Today, I’m excited to introduce a guest post from Allie Paschal, a skilled UX designer based in Atlanta, who’s diving into a pressing topic in the world of design: AI transparency in UX. As artificial intelligence becomes seamlessly integrated into our daily digital interactions—think dashboards, search functions, and beyond—users often don’t even realize when they’re engaging with AI.

What you will gain from today's post:

  1. Visual Indicators:

    • Use subtle cues (e.g., icons, badges, or gradients) to signal AI presence without cluttering the UI.

    • Example: GitHub’s “GitLab Duo” badge or IBM’s blue glow on AI components.

  2. User Control:

    • Empower users with options to override AI (e.g., revert to manual input).

    • Example: IBM’s “revert to AI input” feature when users edit AI-filled forms.

  3. Explainability:

    • Provide clear, concise explanations of AI use via tooltips or popovers.

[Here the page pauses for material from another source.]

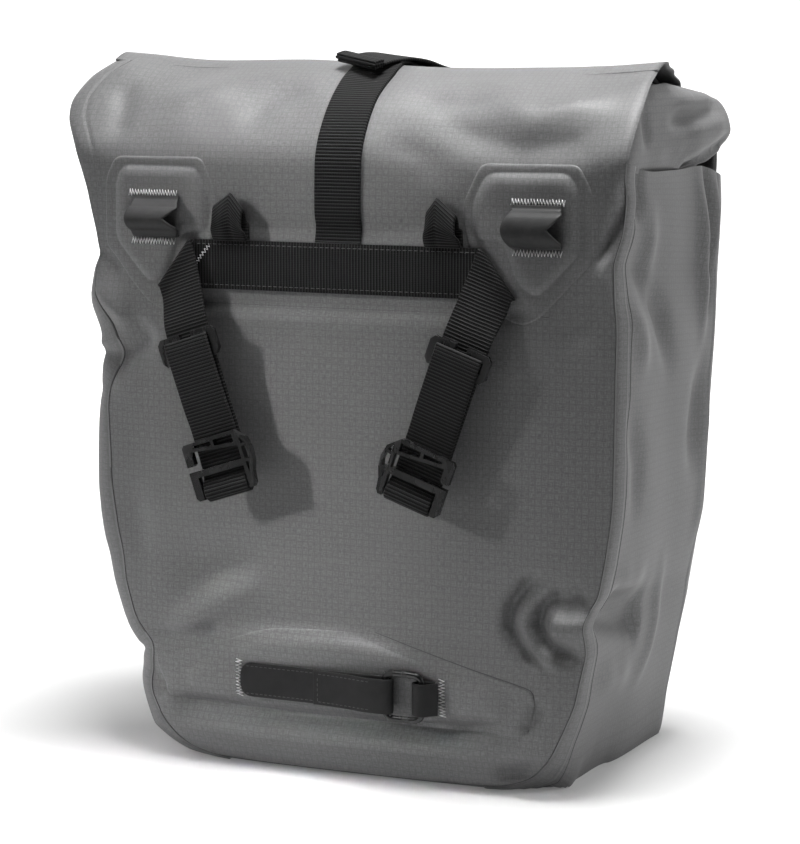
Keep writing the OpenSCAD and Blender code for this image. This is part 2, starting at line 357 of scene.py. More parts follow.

    • Example: Carbon’s AI label with a popover detailing AI functionality.

  4. Usability Considerations:

    • Avoid confusion between AI indicators and focus states (e.g., IBM’s blue gradient can mimic active fields).

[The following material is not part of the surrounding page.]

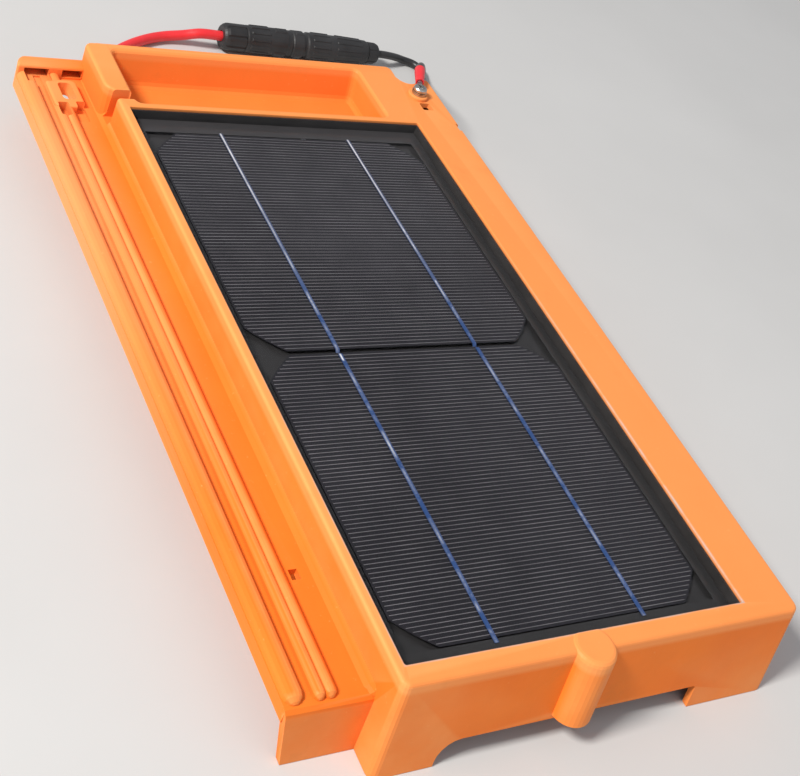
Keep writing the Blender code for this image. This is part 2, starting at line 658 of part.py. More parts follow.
def head_terminal():
    steel = material("zinc_screw", (0.62, 0.62, 0.6), 0.32, 1.0)
    tin = material("tinned_copper", (0.62, 0.63, 0.66), 0.3, 1.0)
    brass = material("brass", (0.72, 0.55, 0.25), 0.3, 1.0)
    red = material("red_sleeve", (0.75, 0.03, 0.03), 0.4)
    x, y = SCREW_XY
    turned("terminal_insert", [(40.3, 2.05), (40.3, 2.9), (47.8, 2.9), (47.8, 2.05)], brass, 20, upright(x, y))
    holder = empty_at("screw_axis", (x, y, 50.0))
    washer = turned("terminal_washer", [(49.3, 2.3), (49.3, 4.3), (49.9, 4.3), (49.9, 2.3)], steel, 28,
                    upright(x, y))
    screw = turned("terminal_screw", [(41.5, 0), (41.5, 1.3), (42.0, 1.7), (50.2, 1.7), (50.2, 3.95),
                                      (51.5, 3.95), (52.2, 3.5), (52.6, 2.6), (52.6, 0)], steel, 28,
                   upright(x, y))
    for i in range(2):
        slot = block(f"drive_slot_{i}", -2.3, 2.3, -0.45, 0.45, 51.2, 56.0)
        slot.matrix_world = Matrix.Translation((x * MM, y * MM, 0)) @ Matrix.Rotation(0.5 + i * math.pi / 2, 4, "Z")
        cut(screw, slot)
    attach(washer, holder)
    attach(screw, holder)
    heading = math.atan2(0.9, 0.45)
    place = Matrix.Translation((x * MM, y * MM, 0)) @ Matrix.Rotation(heading, 4, "Z")
    tongue = mesh_from_rings("ring_terminal", [[(px, py, z) for px, py in circle(0, 0, 4.2, 28)]
                                               for z in (48.3, 49.0)], tin)
    join(tongue, block("terminal_neck", 2.5, 8.4, -1.9, 1.9, 48.3, 49.0))
    join(tongue, swept_x("terminal_barrel", circle(0, 49.9, 1.5, 16), 7.6, 13.0))
    cut(tongue, mesh_from_rings("terminal_eye", [[(px, py, z) for px, py in circle(0, 0, 2.15, 24)]
                                                 for z in (40.0, 60.0)]))
    cut(tongue, swept_x("terminal_bore", circle(0, 49.9, 0.9, 12), 9.5, 20.0))
    tongue.matrix_world = place
    for modifier in tongue.modifiers:
        modifier.object.matrix_world = place
    turned("terminal_sleeve", [(9.4, 1.8), (9.4, 2.5), (14.0, 2.7), (20.0, 3.1), (24.0, 3.1), (24.0, 2.75),
                               (13.4, 2.75), (13.4, 1.8)], red, 24,
           place @ Matrix.Translation((0, 0, 49.9 * MM)))


# ---------------------------------------------------------------- leads and connector


def connector_place():
    start, end = Vector(CONNECTOR_START) * MM, Vector(CONNECTOR_END) * MM
    along = (end - start).normalized()
    side = Vector((0, 0, 1)).cross(along).normalized()
    up = along.cross(side)
    return Matrix.Translation(start) @ Matrix((along, side, up)).transposed().to_4x4()


def fluted(name, profile, flutes, depth, look, place):
    """A turned cable nut with grip flutes cut along its rim."""
    nut = turned(name, profile, look, 32)
    low = min(a for a, _ in profile)
    high = max(a for a, _ in profile)
    outer = max(r for _, r in profile)
    for i in range(flutes):
        angle = 2 * math.pi * (i + 0.27) / flutes
        middle = (outer + 1.2 - depth) * math.cos(angle), (outer + 1.2 - depth) * math.sin(angle)
        groove = swept_x(f"{name}_flute_{i}", circle(*middle, 1.2, 10), low - 2, high + 2)
        cut(nut, groove)
        groove.parent = nut
    nut.matrix_world = place
    return nut


def connector():
    place = connector_place()
    plastic = material("connector_plastic", (0.028, 0.028, 0.03), 0.5)
    rubber = material("black_rubber", (0.02, 0.02, 0.02), 0.7)
    tin = material("tinned_copper", (0.62, 0.63, 0.66), 0.3, 1.0)
    turned("socket_body", [(5.2, 4.6), (5.2, 6.0), (14.6, 6.0), (14.6, 7.9), (15.6, 8.3), (41.5, 8.5), (43.0, 8.1),
                           (45.2, 8.1), (45.2, 5.8), (29.0, 5.8), (29.0, 2.6), (17.0, 2.6), (17.0, 4.6)],
           plastic, 32, place)
    turned("plug_body", [(30.0, 5.4), (38.4, 5.4), (38.4, 4.7), (40.4, 4.7), (40.4, 5.4), (45.5, 5.4), (45.5, 7.8),
                         (46.2, 8.5), (53.0, 8.5), (53.6, 7.4), (55.8, 7.4), (56.6, 8.3), (80.0, 8.1), (98.0, 7.5),
                         (99.6, 6.9), (99.6, 4.9), (105.5, 4.9), (105.5, 3.9), (92.0, 3.9), (92.0, 2.6),
                         (54.0, 2.6), (54.0, 3.6), (30.0, 3.6)], plastic, 32, place)
    turned("plug_o_ring", [(38.8, 5.05), (39.4, 5.0), (40.0, 5.05), (40.1, 5.3), (39.4, 5.55), (38.7, 5.3)],
           rubber, 28, place)
    turned("contact_socket", [(17.6, 2.2), (50.0, 2.2), (50.0, 1.5), (34.0, 1.5), (34.0, 0.0), (17.6, 0.0)],
           tin, 16, place)
    turned("contact_pin", [(36.0, 0.0), (36.0, 0.7), (37.0, 1.1), (55.0, 1.1), (55.0, 2.2), (91.0, 2.2),
                           (91.0, 0.0)], tin, 16, place)
    turned("socket_seal", [(6.0, 3.35), (6.0, 4.25), (16.4, 4.25), (16.4, 3.35)], rubber, 24, place)
    turned("plug_seal", [(92.6, 2.75), (92.6, 3.55), (104.8, 3.55), (104.8, 2.75)], rubber, 24, place)
    turned("socket_clamp_ring", [(2.9, 3.5), (2.9, 6.0), (4.6, 6.0), (4.6, 3.5)], plastic, 24, place)
    turned("plug_clamp_ring", [(105.9, 2.9), (105.9, 4.9), (106.9, 4.9), (106.9, 2.9)], plastic, 24, place)
    fluted("socket_nut", [(0.0, 3.5), (0.0, 6.6), (1.2, 7.6), (3.0, 8.3), (14.2, 8.3), (14.2, 6.4), (2.5, 6.4),
                          (2.5, 3.5)], 8, 0.7, plastic, place)
    fluted("plug_nut", [(100.0, 5.3), (100.0, 6.9), (105.5, 6.7), (107.2, 6.0), (108.0, 5.0), (108.0, 2.9),
                        (107.3, 2.9), (107.3, 5.3)], 6, 0.6, plastic, place)


def on_axis(along):
    start, end = Vector(CONNECTOR_START), Vector(CONNECTOR_END)
    return tuple(start + (end - start).normalized() * along)


RED_ROUTE = [
    (EXIT_XZ[0], HEAD_Y + 1.5, EXIT_XZ[1]), (-60, 216, 12), (-60, 224, 11.9), (-59, 236, 9.3), (-55, 248.5, 6),
    (-46.5, 261, 3.8),
    (-33, 272.5, 3.3), (-19, 281, 3.3), (-6, 285.5, 3.8), (6, 285.8, 5.6), on_axis(-13), on_axis(0), on_axis(16.6),
]
BLACK_ROUTE = [
    on_axis(91.6), on_axis(106), on_axis(114), (154.5, 281.2, 6), (162.5, 282.8, 3.4), (169.5, 280, 2.8),
    (172.5, 273.2, 2.8), (169.8, 265.6, 3.6), (163, 257, 8), (153, 245, 17), (141.2, 231.2, 28.5),
    (129.8, 218.5, 39.5), (121.2, 208.6, 46.6), (115.6, 200.6, 49.7), (110.4, 190.9, 49.9),
]


def leads():
    red = material("red_cable", (0.78, 0.03, 0.035), 0.42)
    black = material("black_cable", (0.025, 0.025, 0.027), 0.45)
    rubber = material("black_rubber", (0.02, 0.02, 0.02), 0.7)
    cable("red_lead", RED_ROUTE, RED_RADIUS, red)
    cable("black_lead", BLACK_ROUTE, BLACK_RADIUS, black)
    x, z = EXIT_XZ
    inner_end = HEAD_Y + 1.5 - GAP
    cable("red_inner_lead", [(12.2, 121.8, 31.8), (6, 123.4, 31.8), (0, 124, 31.8), (-12, 124, 31.6), (-26, 126, 28),
                             (-40, 134, 21), (-52, 148, 15), (-58.5, 166, 12.3), (-60, 185, 12),
                             (-60, inner_end, 12)], RED_INNER_RADIUS, red)
    sx, sy = SCREW_XY
    cable("black_inner_lead", [(63.8, 121.8, 31.8), (70, 123.4, 31.8), (76, 124, 31.8), (86, 124.4, 31), (96, 129, 28),
                               (102.5, 140, 26), (104, 154, 26), (104, 166, 28), (104, 174.5, 32),
                               (sx, sy, 37), (sx, sy, 40.0)], BLACK_INNER_RADIUS, black)
    profile = [(-4.5, 3.3), (-4.5, 6.2), (-3.3, 6.2), (-3.3, 5.0), (0.3, 5.0), (0.3, 6.4), (2.0, 6.6), (4.0, 5.6),
               (14.0, 4.3), (14.0, 3.3)]
    turned("cable_grommet", profile, rubber, 24,
           Matrix.Translation((x * MM, HEAD_Y * MM, z * MM)) @ Matrix.Rotation(math.pi / 2, 4, "Z"))


def main():
    clear_scene()
    tile_shell()
    laminate()
    junction_box()
    head_terminal()
    connector()
    leads()


main()
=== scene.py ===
"""The looks of an interlocking photovoltaic roof tile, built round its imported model."""

import json
import math

import bmesh
import bpy
from mathutils import Matrix, Vector


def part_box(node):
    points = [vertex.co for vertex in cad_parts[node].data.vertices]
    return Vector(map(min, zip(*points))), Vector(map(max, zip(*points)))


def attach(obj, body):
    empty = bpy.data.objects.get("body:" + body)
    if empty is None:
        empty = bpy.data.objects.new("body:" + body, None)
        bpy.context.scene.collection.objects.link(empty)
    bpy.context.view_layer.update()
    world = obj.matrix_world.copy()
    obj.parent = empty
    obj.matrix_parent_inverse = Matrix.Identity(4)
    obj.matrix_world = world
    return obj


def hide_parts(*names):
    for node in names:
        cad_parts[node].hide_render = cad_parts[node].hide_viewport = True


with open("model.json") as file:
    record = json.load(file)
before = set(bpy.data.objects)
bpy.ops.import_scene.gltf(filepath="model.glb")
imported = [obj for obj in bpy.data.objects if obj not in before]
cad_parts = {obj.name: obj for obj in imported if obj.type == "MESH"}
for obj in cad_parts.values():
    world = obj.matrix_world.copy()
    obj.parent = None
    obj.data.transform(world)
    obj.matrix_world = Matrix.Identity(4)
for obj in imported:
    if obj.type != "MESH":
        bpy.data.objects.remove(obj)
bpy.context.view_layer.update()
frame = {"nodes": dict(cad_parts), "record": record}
MM = 0.001

# ---------------------------------------------------------------- camera

CAMERA_SPOT = (-0.34777, -0.39997, 0.43260)
CAMERA_RIGHT = Vector((0.84312, -0.40551, 0.35313))
CAMERA_FORWARD = Vector((0.53516, 0.56877, -0.62459))
CAMERA_LENS = 63.425
CAMERA_SENSOR = 36.0
CAMERA_NEAR = 0.01


def make_camera():
    """The photograph's viewpoint: the right and forward directions, made square to each other."""
    data = bpy.data.cameras.new("camera")
    data.lens = CAMERA_LENS
    data.sensor_width = CAMERA_SENSOR
    data.clip_start = CAMERA_NEAR
    item = bpy.data.objects.new("camera", data)
    bpy.context.scene.collection.objects.link(item)
    forward = CAMERA_FORWARD.normalized()
    right = (CAMERA_RIGHT - forward * CAMERA_RIGHT.dot(forward)).normalized()
    up = right.cross(forward)
    turn = Matrix((right, up, -forward)).transposed().to_4x4()
    item.matrix_world = Matrix.Translation(CAMERA_SPOT) @ turn
    bpy.context.scene.camera = item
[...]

    • Test for accessibility, especially for low-vision users.

  5. Ethical Design:

    • Assess if AI benefits users or just automates for its own sake.

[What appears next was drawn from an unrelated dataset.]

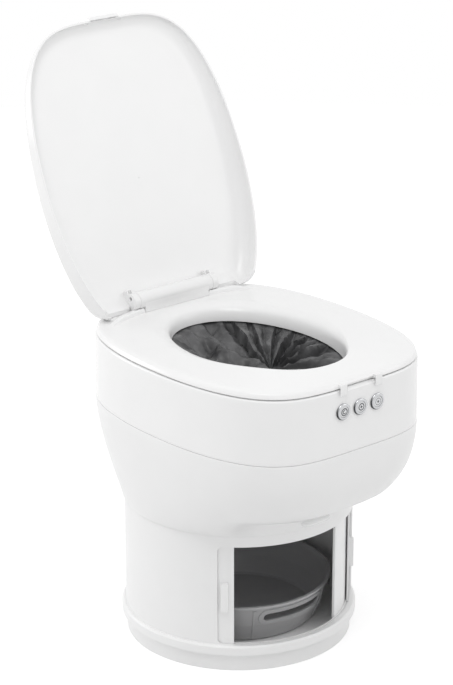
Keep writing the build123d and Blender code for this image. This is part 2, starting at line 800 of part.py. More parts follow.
def make_moving_jaw():
    body = block(-jaw_half_length, jaw_half_length, moving_face_y, moving_face_y + jaw_depth, jaw_low, jaw_high)
    for x in (-rod_place_x, rod_place_x):
        body -= rod_y(rod_radius + 0.05, -200, 50, x, jaw_z)
    return body - rod_y(screw_radius + 0.05, -200, 50, screw_place_x, jaw_z)


def make_rear_bar():
    body = block(-plate_inner_x, plate_inner_x, rear_bar_y, rear_bar_y + 6, jaw_low, jaw_high)
    for x in (-rod_place_x, rod_place_x):
        body -= rod_y(rod_radius, -200, rear_bar_y + 4, x, jaw_z)
    return body - rod_y(screw_radius + 0.05, -200, 50, screw_place_x, jaw_z)


rod_start_y = fixed_back_y + 4
save("fixed_jaw", make_fixed_jaw())
save("moving_jaw", make_moving_jaw())
save("jaw_rear_bar", make_rear_bar())
save("jaw_guide_rods", [rod_y(rod_radius, rod_start_y, rear_bar_y + 4, x, jaw_z)
                        for x in (-rod_place_x, rod_place_x)])
save("jaw_screw", rod_y(screw_radius, rod_start_y + touch_gap, rear_bar_y + 6, screw_place_x, jaw_z))


def make_jaw_motor():
    start_y, end_y = rear_bar_y + 6 + touch_gap, rear_bar_y + 6 + jaw_motor_length
    can = rod_y(jaw_motor_radius, start_y, end_y, screw_place_x, jaw_z)
    return can + rod_y(jaw_motor_radius - 4, end_y - 6, end_y + 4, screw_place_x, jaw_z)


save("jaw_motor", make_jaw_motor())


# Side plates, film rollers and their gears

chassis_low = wall_top_z + shell_wall
chassis_high = chassis_low + chassis_thickness
roller_y = {"front": film_neck_y - roller_pitch / 2, "rear": film_neck_y + roller_pitch / 2}


def make_side_plate(side):
    x0 = side * plate_inner_x
    x1 = side * (plate_inner_x + side_plate_thickness)
    x0, x1 = min(x0, x1), max(x0, x1)
    body = block(x0, x1, fixed_back_y - 6, rear_bar_y + 12, chassis_high + 8, jaw_high + 6)
    body += block(x0, x1, fixed_back_y + 6, rear_bar_y, chassis_high, chassis_high + 9)
    foot = side * (plate_inner_x - 14)
    body += block(min(x0, foot), max(x1, foot), fixed_back_y + 6, rear_bar_y, chassis_high, chassis_high + 3)
    for y in roller_y.values():
        body -= rod_x(roller_shaft_radius + 0.05, -200, 200, y, roller_z)
    window = block(x0 - 1, x1 + 1, fixed_back_y + 6, rear_bar_y - 4, chassis_high + 22, roller_z - 24)
    return body - fillet(window.edges().filter_by(Axis.X), 10)


def make_gear(teeth, pitch_radius, width):
    module = 2 * pitch_radius / teeth
    root, tip = pitch_radius - 1.15 * module, pitch_radius + 0.8 * module
    body = Cylinder(root, width)
    flank = [(root - 1, 0.95 * module), (pitch_radius, 0.62 * module), (tip, 0.34 * module)]
    tooth = make_face(Polyline(*flank, *[(r, -half) for r, half in reversed(flank)], close=True))
    tooth = Pos(0, 0, -width / 2) * prism(tooth, width)
    for i in range(teeth):
        body += Rot(0, 0, 360 * i / teeth) * tooth
    return body


def gear_at(y, turn):
    gear = make_gear(gear_teeth, roller_pitch / 2, gear_width)
    x = -(plate_inner_x + side_plate_thickness + 0.6 + gear_width / 2)
    placed = Pos(x, y, roller_z) * Rot(0, 90, 0) * Rot(0, 0, turn) * gear
    return placed - rod_x(roller_shaft_radius, -300, 300, y, roller_z)


save("left_side_plate", make_side_plate(-1))
save("right_side_plate", make_side_plate(1))
shaft_left = -(plate_inner_x + side_plate_thickness + 0.6 + gear_width)
for name, y in roller_y.items():
    shaft_right = plate_inner_x + side_plate_thickness + (0 if name == "rear" else 10)
    save(f"{name}_roller_shaft", rod_x(roller_shaft_radius, shaft_left, shaft_right, y, roller_z))
    sleeve = rod_x(roller_radius, -roller_half_length, roller_half_length, y, roller_z)
    save(f"{name}_roller", sleeve - rod_x(roller_shaft_radius, -200, 200, y, roller_z))
half_tooth = 180 / gear_teeth
save("front_roller_gear", gear_at(roller_y["front"], 90))
save("rear_roller_gear", gear_at(roller_y["rear"], 90 + 180 + half_tooth))


def make_roller_motor():
    x0 = plate_inner_x + side_plate_thickness
    y = roller_y["front"]
    can = rod_x(roller_motor_radius, x0, x0 + roller_motor_length, y, roller_z)
    return can - rod_x(roller_shaft_radius + 0.1, x0 - 1, x0 + 11, y, roller_z)


save("roller_motor", make_roller_motor())


# Chassis, battery and power inlet

screw_places = [(sx * 118, sy) for sx in (-1, 1) for sy in (-60, 60)]


def make_chassis():
    body = disc(chassis_radius, chassis_low, chassis_high)
    body -= disc(drop_hole_radius - 2, chassis_low - 5, chassis_high + 5, 0, film_neck_y)
    for x, y in screw_places:
        body -= disc(2.0, 200, 240, x, y)
    return body


def make_screw(x, y):
    return disc(2.0, chassis_low, chassis_high, x, y) + disc(3.8, chassis_high, chassis_high + 2.4, x, y)


def make_battery():
    wide, deep, tall = battery_size
    y0 = 62.0
    body = block(-wide / 2, wide / 2, y0, y0 + deep, chassis_high, chassis_high + tall)
    return fillet(body.edges().filter_by(Axis.Z), 4)


def make_inlet():
    """The low-voltage socket in the rear of the lower shell."""
    bezel = rod_y(inlet_radius + 4.5, 140, 200, inlet_x, inlet_z) - bowl_outer
    bezel &= Pos(0, 1.8, 0) * bowl_outer
    barrel = rod_y(inlet_radius + 1.8, 140, 200, inlet_x, inlet_z) & Pos(0, 1.5, 0) * bowl_outer
    bore = rod_y(inlet_radius - 1.5, 150, 220, inlet_x, inlet_z)
    return bezel + barrel - bore + rod_y(1.0, 146, 162, inlet_x, inlet_z)


save("chassis_plate", make_chassis())
save("chassis_screws", [make_screw(x, y) for x, y in screw_places])
save("battery_pack", make_battery())
save("power_inlet", make_inlet())


# Buttons, bezels and their board

flange_back_y = front_face_y + 6.4


def make_bezel(x):
    front = front_face_y - bezel_proud
    body = rod_y(bezel_radius, front, front_face_y + 2, x, button_z)
    body = fillet(body.faces().sort_by(Axis.Y)[0].edges(), 1.6)
    body += rod_y(button_radius + 2.3, front_face_y, front_face_y + 5, x, button_z)
    body -= rod_y(button_radius + running_gap / 2, front - 1, front_face_y + 6, x, button_z)
    return body - band_body


def make_button(x):
    front = front_face_y - button_proud - 1.0
    cap = rod_y(button_radius, front, front_face_y + 5.5, x, button_z)
    cap = fillet(cap.faces().sort_by(Axis.Y)[0].edges(), 0.8)
    flange = rod_y(button_radius + 1.6, front_face_y + 5.2, flange_back_y, x, button_z)
    return cap + flange


def make_switch(x):
    half = switch_size / 2
    front = flange_back_y + button_travel + touch_gap
    return block(x - half, x + half, front, board_front_y, button_z - half, button_z + half)


def make_board():
    low = button_z - board_height / 2
    half, back_y = board_width / 2, board_front_y + board_thickness
    return block(-half, half, board_front_y, back_y, low, low + board_height)


for x, name in button_places():
    save(name, make_button(x))
save("button_bezels", [make_bezel(x) for x, _ in button_places()])
save("button_switches", [make_switch(x) for x, _ in button_places()])
save("control_board", make_board())
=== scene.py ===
import json
from math import cos, pi, radians, sin

import bmesh
import bpy
import numpy as np
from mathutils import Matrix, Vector, noise


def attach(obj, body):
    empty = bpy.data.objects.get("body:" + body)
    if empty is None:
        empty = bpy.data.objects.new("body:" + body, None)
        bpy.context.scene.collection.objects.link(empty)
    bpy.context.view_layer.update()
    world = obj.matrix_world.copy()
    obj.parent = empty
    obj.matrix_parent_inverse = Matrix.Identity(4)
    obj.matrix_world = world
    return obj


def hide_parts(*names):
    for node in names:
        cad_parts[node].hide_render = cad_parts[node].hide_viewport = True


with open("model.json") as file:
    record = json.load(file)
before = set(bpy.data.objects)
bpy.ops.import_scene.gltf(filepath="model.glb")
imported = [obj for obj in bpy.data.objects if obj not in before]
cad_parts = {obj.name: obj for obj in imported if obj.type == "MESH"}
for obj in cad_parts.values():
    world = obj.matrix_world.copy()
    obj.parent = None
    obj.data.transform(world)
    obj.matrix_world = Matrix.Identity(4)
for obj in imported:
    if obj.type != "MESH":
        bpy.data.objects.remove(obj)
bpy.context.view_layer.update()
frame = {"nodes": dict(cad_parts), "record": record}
MM = 0.001

# Every shape below is given in millimetres in the part's own frame: +Z up, the front towards -Y.

# Body shells
body_half_width, body_half_depth, body_middle_y = 186.2, 219.3, -34.2
body_side_power, body_end_power = 4.08, 2.22
bowl_bottom_z, bowl_bottom_radius = 208.5, 167.0
bowl_floor_z, bowl_floor_top_z = 211.0, 213.8
pedestal_fit_radius = 165.3
drop_hole_radius, drop_hole_y = 92.0, -52.0
front_growth, rear_growth, side_growth, power_growth = 3.0, 1.4, 1.62, 1.77
seam_z, seam_gap = 352.0, 0.5
spigot_step, spigot_height = 4.4, 6.0
skirt_top_z, skirt_end_z, skirt_full_angle, skirt_end_angle = 222.0, 256.0, 24.0, 47.0
grip_z, grip_half_height, grip_half_angle, grip_depth = 217.0, 5.2, 8.8, 8.0
shell_wall = 2.8
band_top_z, band_lean, band_round = 444.8, 1.2, 3.0
band_deck_width, band_deck_thickness = 38.0, 3.3
inlet_x, inlet_z, inlet_hole_radius = -70.0, 262.0, 7.7

# Buttons on the front of the band
button_pitch, button_z, button_hole_radius = 30.7, 413.8, 9.95
front_y = body_middle_y - body_half_depth
button_face_y = front_y - 2.2
mark_front, mark_back = button_face_y - 0.06, button_face_y + 0.3

# Finger recess under the seat's front edge, between the two clips
recess_half_width, recess_low_z, recess_back_z, recess_high_z, recess_depth = 27.0, 440.0, 445.4, 450.0, 7.0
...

    • Example: Twilio’s Paste suggests comparing AI features to non-AI alternatives.

This article is a must-read for designers, product managers, or anyone curious about the future of AI in user interfaces. Go read on! 👀

Allie Paschal is a UX designer specializing in web accessibility. She is passionate about creating user experiences that are Section 508 and WCAG 2.2 compliant so more people can use digital products. Her UX experience includes launching enterprise-wide design systems, creating customer onboarding experiences, and working with teammates based around the globe. Allie focuses on sharing knowledge on how accessibility, design systems, and AI shape UX and product design.

Connect with her on LinkedIn & her website.


As AI is integrated more and more throughout website and app experiences, it’s critical to distinguish where AI has been implemented from where it has not.

Initially, most products introduced AI as a chat-bot where users initiated and facilitated their interaction with AI. Now, products are merging AI into dashboards, tasks, and search functions. Users are no longer initiating their experience with AI–it’s pre-existing.

Since users no longer control when they trigger usage of AI, users need to be made aware of when they’re shown AI features or content to determine its validity and quality. Not only that, the European Union AI Act (applicable in 2026) will enforce that users are made aware when they communicate or interact with an AI system.

This is where design systems come in–implementing specialized visual treatment to consistently separate AI content and features from non-AI content and features.

Google’s Material design system showing components like the buttons and segmented buttons
Google’s Material design system documentation

Unfortunately, only a few open-source design systems have explicit AI components and patterns today. I’m hoping more will be incorporated soon, but so far, only GitLab’s Pajamas, IBM’s Carbon, and Twilio’s Paste acknowledge AI in their guidelines.

Note: I use Design Systems for Figma to benchmark AI components and patterns. I also did not include design systems that only include documentation for AI chat-bots or conversation design since it’s a more standard interaction pattern; this includes Amazon’s Cloudscape and Salesforce’s Lightning.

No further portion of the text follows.